L’esprit de l’homme est dans le principe (si l’on me pardonne cette expression) comme une tabula rasa ou comme la cire qui, lorsqu’elle est molle, est susceptible de recevoir toute espèce d’impression, jusqu’à ce que le temps l’ait durcie ; et à la fin la mort, ce sombre tyran, nous arrête au milieu de notre carrière. Les plus grands conquérants ont fini par être vaincus eux-mêmes par la mort, qui n’épargne personne, du sceptre à la bêche : Mors omnibus communis.
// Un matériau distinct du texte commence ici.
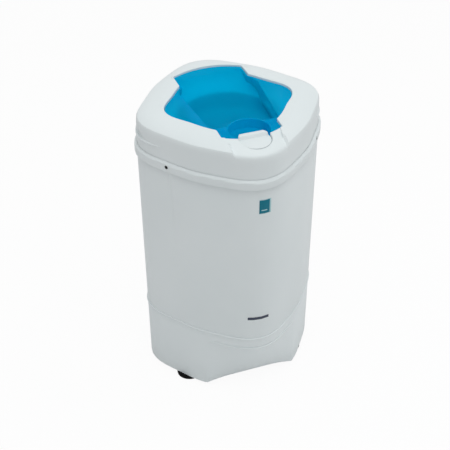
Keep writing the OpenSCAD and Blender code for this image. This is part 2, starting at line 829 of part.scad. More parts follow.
module stator() {
    slots = 24;
    color("dimgray") translate([0, 0, stator_z]) difference() {
        cylinder(r = stator_r, h = stator_h);
        translate([0, 0, -1]) cylinder(r = rotor_r + 0.6, h = stator_h + 2);
        for (i = [0 : slots - 1]) rotate([0, 0, i * 360 / slots])
            translate([rotor_r, -1.5, -1]) cube([4, 3, stator_h + 2]);
    }
}

module windings() {
    color("peru") for (z = [stator_z - 10, stator_z + stator_h])
        translate([0, 0, z]) tube(stator_r - 6, rotor_r + 3, 10);
}

module rotor() {
    color("gray") translate([0, 0, stator_z - 2]) tube(rotor_r, shaft_r, stator_h + 4);
}

module motor_shaft() {
    color("silver") translate([0, 0, fan_z - 4]) cylinder(r = shaft_r, h = drum_floor_z + hub_cone_h + hub_nut_h + 2 - fan_z + 4);
}

module cooling_fan() {
    blades = 8;
    color("#2f3b45") translate([0, 0, fan_z]) difference() {
        union() {
            cylinder(r = shaft_r + 6, h = fan_h);
            cylinder(r = stator_r - 8, h = 2);
            for (i = [0 : blades - 1]) rotate([0, 0, i * 360 / blades])
                translate([shaft_r + 3, -1, 0]) cube([stator_r - shaft_r - 13, 2, fan_h]);
        }
        translate([0, 0, -1]) cylinder(r = shaft_r, h = fan_h + 2);
    }
}

// ---- basket ----

module drum_basket() {
    h = drum_top - drum_floor_z;
    color("silver") translate([0, 0, drum_floor_z]) difference() {
        cylinder(r = drum_r, h = h, $fn = 96);
        translate([0, 0, 2]) cylinder(r = drum_r - drum_wall, h = h, $fn = 96);
        translate([0, 0, -1]) cylinder(r = shaft_r + 4, h = 4);
        for (row = [0 : hole_rows - 1]) for (col = [0 : hole_columns - 1])
            translate([0, 0, 30 + row * (h - ring_h - 50) / (hole_rows - 1)])
                rotate([0, 0, (col + (row % 2) / 2) * 360 / hole_columns])
                    translate([drum_r - 8, 0, 0]) rotate([0, 90, 0]) cylinder(r = 3, h = 16, $fn = 24);
    }
}

module balance_ring() {
    color("white") {
        translate([0, 0, drum_top - ring_h]) tube(drum_r - drum_wall - 0.1, mouth_r, ring_h + ring_lip);
        translate([0, 0, drum_top]) tube(drum_r, mouth_r, ring_lip);
    }
}

module drum_hub() {
    color("lightgray") difference() {
        union() {
            translate([0, 0, drum_floor_z - hub_t]) cylinder(r = hub_r, h = hub_t);
            translate([0, 0, drum_floor_z - EPS]) cylinder(r = shaft_r + 3.9, h = hub_cone_h + EPS);
            translate([0, 0, drum_floor_z + 2]) cylinder(r1 = shaft_r + 20, r2 = shaft_r + 6, h = hub_cone_h - 2);
        }
        translate([0, 0, drum_floor_z - hub_t - 1]) cylinder(r = shaft_r, h = hub_t + hub_cone_h + 2);
    }
}

module hub_nut() {
    color("silver") translate([0, 0, drum_floor_z + hub_cone_h]) difference() {
        cylinder(r = shaft_r + 6, h = hub_nut_h, $fn = 6);
        translate([0, 0, -1]) cylinder(r = shaft_r, h = hub_nut_h + 2);
    }
}

// ---- brake and switch ----

module brake_disc() {
    color("gray") translate([0, 0, brake_z]) difference() {
        cylinder(r = brake_r, h = brake_t);
        translate([0, 0, -1]) cylinder(r = shaft_r, h = brake_t + 2);
        translate([0, 0, 3]) tube(brake_r - 5, shaft_r + 6, brake_t);
    }
}

module along_x(y, z, r, half) {
    translate([-half, y, z]) rotate([0, 90, 0]) cylinder(r = r, h = 2 * half);
}

module brake_bracket() {
    color("slategray") difference() {
        union() {
            translate([-cheek_half, -stator_r - 3.3, upper_bell_z + 2]) cube([2 * cheek_half, 3, upper_bell_h - 4]);
            for (x = [-cheek_half, lever_half + cheek_gap])
                translate([x, pivot_y - 6, pivot_z - 8])
                    cube([cheek_half - lever_half - cheek_gap, -stator_r - 1 - pivot_y + 4, 16]);
        }
        along_x(pivot_y, pivot_z, pivot_r, 12);
        translate([-20, -stator_r, 0]) cube([40, 20, total_h]);
    }
}

module brake_pin() {
    color("silver") {
        along_x(pivot_y, pivot_z, pivot_r, cheek_half + 1);
        for (x = [-cheek_half - 3, cheek_half])
            translate([x, pivot_y, pivot_z]) rotate([0, 90, 0]) cylinder(r = pivot_r + 2, h = 3);
    }
}

shoe_y = -(brake_r + shoe_gap);

module brake_lever() {
    color("slategray") difference() {
        union() {
            translate([-lever_half, 0, 0]) rotate([90, 0, 90]) linear_extrude(2 * lever_half) polygon([
                [rod_y + 3, pivot_z - 3], [rod_y + 3, pivot_z + 3], [pivot_y - 7, pivot_z + 5],
                [pivot_y - 3, brake_z + brake_t - 1], [shoe_y - 8, brake_z + brake_t - 1],
                [shoe_y - 8, brake_z + 1], [pivot_y + 6, brake_z - 3], [pivot_y + 6, pivot_z - 5],
                [pivot_y - 7, pivot_z - 6]]);
            along_x(rod_y, pivot_z, yoke_pin_r, 9);
            along_x(rod_y, pivot_z, yoke_pin_r + 2.5, lever_half);
        }
        along_x(pivot_y, pivot_z, pivot_r + RUN, 12);
    }
}

module brake_shoe() {
    color("saddlebrown") difference() {
        translate([-14, shoe_y - 8, brake_z + 1]) cube([28, 12, brake_t - 2]);
        cylinder(r = brake_r + shoe_gap, h = total_h, $fn = 96);
    }
}

module brake_spring() {
    color("silver") translate([lever_half, 0, 0]) {
        translate([0, pivot_y, pivot_z]) rotate([0, 90, 0]) tube(pivot_r + 1.5, pivot_r + 0.4, 0.7);
    }
}

module brake_rod() {
    yoke_h = 18;
    color("silver") difference() {
        union() {
            translate([0, rod_y, pivot_z]) cylinder(r = rod_r, h = rod_tip_z - pivot_z);
            translate([0, rod_y, rod_collar_z]) cylinder(r = rod_collar_r, h = rod_collar_h);
            translate([-8, rod_y - 7, pivot_z - yoke_h / 2]) cube([16, 14, yoke_h + 8]);
        }
        translate([-lever_half - 0.6, rod_y - 10, pivot_z - yoke_h]) cube([2 * lever_half + 1.2, 20, 2 * yoke_h - 8]);
        along_x(rod_y, pivot_z, yoke_pin_r + 0.5, 12);
    }
}

module lid_switch() {
    color("#303030") translate([switch_x + 1, rod_y - 6, flange_top]) difference() {
        cube([20, 12, 12]);
        translate([-1, 6, rod_collar_z - flange_top + 2]) rotate([0, 90, 0]) cylinder(r = 1.2 + RUN, h = 14);
    }
}

module switch_plunger() {
    tip = rod_collar_r + 2;
    color("red") translate([tip, rod_y, rod_collar_z + 2]) rotate([0, 90, 0]) cylinder(r = 1.2, h = switch_x + 10 - tip);
}

// ---- electrical parts ----

capacitor_x = 105;
capacitor_y = -50;
capacitor_r = 17.5;
capacitor_h = 58;
terminal_h = 7;
clamp_z = 30;
clamp_w = 10;
clamp_t = 2.5;

module capacitor() {
    color("gainsboro") translate([capacitor_x, capacitor_y, floor_z]) {
        cylinder(r = capacitor_r, h = capacitor_h);
        for (side = [-1, 1])
            translate([side * capacitor_r / 3, 0, capacitor_h - EPS]) cylinder(r = 2, h = terminal_h);
    }
}

module capacitor_clamp() {
    color("slategray") translate([capacitor_x, capacitor_y, floor_z]) {
        translate([0, 0, clamp_z]) tube(capacitor_r + 1.8, capacitor_r + 0.1, clamp_w);
        translate([capacitor_r + 1, -clamp_w / 2, 0]) cube([clamp_t, clamp_w, clamp_z + clamp_w]);
        translate([capacitor_r + 1, -clamp_w / 2, 0]) cube([14, clamp_w, clamp_t]);
    }
}

module terminal_block() {
    color("ivory") translate([-capacitor_x - 8, capacitor_y - 20, floor_z]) difference() {
        cube([16, 40, 14]);
        for (y = [5 : 10 : 35]) {
            translate([8, y, 6]) cylinder(r = 2.2, h = 9);
            translate([-1, y, 5]) rotate([0, 90, 0]) cylinder(r = 1.6, h = 18);
        }
    }
}

module cord_gland() {
    color("#222222") translate([0, gland_y, gland_z]) rotate([-90, 0, 0]) difference() {
        union() {
            translate([0, 0, -16]) cylinder(r = gland_r, h = 17);
            cylinder(r = gland_r + 3, h = 3);
            translate([0, 0, 3 - EPS]) cylinder(r1 = gland_r + 1, r2 = cord_r + 1.5, h = 5);
        }
        translate([0, 0, -17]) cylinder(r = cord_r, h = 30);
    }
}

module gland_nut() {
    color("#222222") translate([0, gland_y - gland_nut_in - gland_nut_h, gland_z]) rotate([-90, 0, 0]) difference() {
        cylinder(r = gland_nut_r, h = gland_nut_h, $fn = 6);
        translate([0, 0, -1]) cylinder(r = gland_r + 0.05, h = 8);
    }
}

// ---- front label and badge ----

module front_plate(middle_x, middle_z, w, h, thick) {
    intersection() {
        translate([middle_x - w / 2, -corner_fb - 20, middle_z - h / 2]) cube([w, 60, h]);
        difference() {
            loft([[outline(body_grow(seam_z) + thick), seam_z], [outline(body_grow(shell_top) + thick), shell_top]]);
            loft([[outline(body_grow(seam_z)), seam_z], [outline(body_grow(shell_top)), shell_top]]);
        }
    }
}

module front_label() {
    color("teal") front_plate(2, label_z, label_w, label_h, 0.5);
}

module front_badge() {
    color("midnightblue") front_plate(-6, badge_z, badge_w, badge_h, 0.6);
}

base();
shell();
top_frame();
frame_screws();
translate([-foot_x, -foot_y, 0]) foot();  // foot_front_left
translate([foot_x, -foot_y, 0]) foot();  // foot_front_right
translate([-foot_x, foot_y, 0]) foot();  // foot_back_left
translate([foot_x, foot_y, 0]) foot();  // foot_back_right
foot_screws();
tub();
throat_ring();
shaft_seal();
drain_hose();
drain_elbow();
buffer(buffer_angles[0]);  // buffer_right
buffer(buffer_angles[1]);  // buffer_left
buffer(buffer_angles[2]);  // buffer_front
buffer_bolts();
buffer_nuts();
motor_cradle();
motor_bolts();
motor_bell_lower();
stator();
windings();
motor_bell_upper();
bearing(lower_bearing_z);  // bearing_lower
bearing(upper_bearing_z);  // bearing_upper
brake_bracket();
brake_pin();
capacitor();
capacitor_clamp();
terminal_block();
cord_gland();
gland_nut();
hinge_pin(-1);  // hinge_pin_left
hinge_pin(1);  // hinge_pin_right
lid_switch();
front_label();
front_badge();
drum_basket();
balance_ring();
drum_hub();
hub_nut();
motor_shaft();
rotor();
brake_disc();
cooling_fan();
lid();
latch_knob();
latch_cam();
latch_screw();
brake_lever();
brake_shoe();
brake_spring();
brake_rod();
switch_plunger();
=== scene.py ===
import json
import math
import bmesh
import bpy
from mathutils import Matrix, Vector

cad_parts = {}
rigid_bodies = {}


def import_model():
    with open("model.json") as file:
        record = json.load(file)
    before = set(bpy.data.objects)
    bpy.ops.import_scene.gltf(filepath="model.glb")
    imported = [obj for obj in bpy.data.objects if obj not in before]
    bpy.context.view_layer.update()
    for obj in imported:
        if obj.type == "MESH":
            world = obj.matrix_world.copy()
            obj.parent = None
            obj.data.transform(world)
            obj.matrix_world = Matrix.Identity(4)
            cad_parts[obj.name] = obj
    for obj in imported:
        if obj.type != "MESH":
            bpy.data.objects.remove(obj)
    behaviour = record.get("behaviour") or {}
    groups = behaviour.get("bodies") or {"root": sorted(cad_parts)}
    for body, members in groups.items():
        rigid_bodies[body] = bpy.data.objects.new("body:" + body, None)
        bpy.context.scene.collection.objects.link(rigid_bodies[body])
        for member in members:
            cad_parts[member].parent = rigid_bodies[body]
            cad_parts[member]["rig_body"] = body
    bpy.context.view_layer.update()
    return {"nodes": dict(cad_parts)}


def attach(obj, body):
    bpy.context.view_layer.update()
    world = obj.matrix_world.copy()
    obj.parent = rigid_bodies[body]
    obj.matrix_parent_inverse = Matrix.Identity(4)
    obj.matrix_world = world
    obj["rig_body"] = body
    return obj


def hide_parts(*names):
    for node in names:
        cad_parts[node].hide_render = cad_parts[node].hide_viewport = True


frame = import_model()

# The camera stands to the left of the front corner and looks down on the dryer
# from about two and a half metres away, through a short telephoto lens.
look_at = Vector((0.0, -0.0068, 0.320))
turned, tilted, distance = math.radians(-20.11), math.radians(36.24), 2.430
stand = look_at + distance * Vector(
    (math.sin(turned) * math.cos(tilted), -math.cos(turned) * math.cos(tilted), math.sin(tilted)))
bpy.ops.object.camera_add(
    location=stand, rotation=(look_at - stand).to_track_quat("-Z", "Y").to_euler())
camera = bpy.context.object
camera.data.lens = 88.0
camera.data.sensor_width = 36.0
camera.data.shift_x = -0.0112
camera.data.shift_y = 0.0109
bpy.context.scene.camera = camera


# ---- Base moulding ----
# A deep white polypropylene moulding that closes the cabinet below: a skirt scooped out under
# the front and back corners, a ribless floor with air slots, pillars for the feet and bosses
# for the buffers. The body shell slips over its upstand. All the white mouldings share a finish.
class Tone:
    """One output of a shader node, so that shader maths reads as plain Python."""

    def __init__(self, shading, socket):
        self.shading, self.socket = shading, socket

    def output(self, name):
        """Another output of the same node."""
        return Tone(self.shading, self.socket.node.outputs[name])

    def maths(self, operation, *parts):
        return self.shading.node("ShaderNodeMath", {"operation": operation}, dict(enumerate(parts)))

    def __sub__(self, other):
        return self.maths("SUBTRACT", self, other)

    def __rsub__(self, other):
        return self.maths("SUBTRACT", other, self)

    def __mul__(self, other):
        return self.maths("MULTIPLY", self, other)

    def __or__(self, other):
        return self.maths("MAXIMUM", self, other)

    def __gt__(self, other):
        return self.maths("GREATER_THAN", self, other)

    def __lt__(self, other):
        return self.maths("LESS_THAN", self, other)

    def __abs__(self):
        return self.maths("ABSOLUTE", self)

    __rmul__ = __mul__
    __ror__ = __or__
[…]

Tous les fleuves vont à la mer, mais nul n’en revient. Xerxès pleura en contemplant son armée à l’idée qu’en moins de cent ans ils seraient tous morts. Anacréon fut étouffé par un pépin de raisin ; et une joie violente tue aussi bien qu’un violent chagrin. Il n’y a en ce monde rien de constant que l’inconstance ; cependant Platon pensait que si la vertu apparaissait aux hommes dans son costume naturel ils seraient tous amoureux d’elle. Mais, à présent que l’intérêt gouverne le monde, et que les hommes dédaignent la médiocrité dorée, Jupiter lui-même viendrait sur la terre qu’il serait méprisé, à moins que ce ne fût, comme pour Danaé, sous la forme d’une pluie d’or ; car aujourd’hui c’est le soleil levant qu’on adore, et non le soleil couchant :


Donec eris felix, multos numerabis amicos.


C’est ainsi que, pour obéir à vos ordres, je me suis exposé à la censure dans cet âge caustique. Si j’ai été à la hauteur de mon sujet, c’est à mon lecteur éclairé à en juger : quoi qu’il en soit, j’espère au moins que ma tentative encouragera quelque plume habile à le traiter avec plus de succès.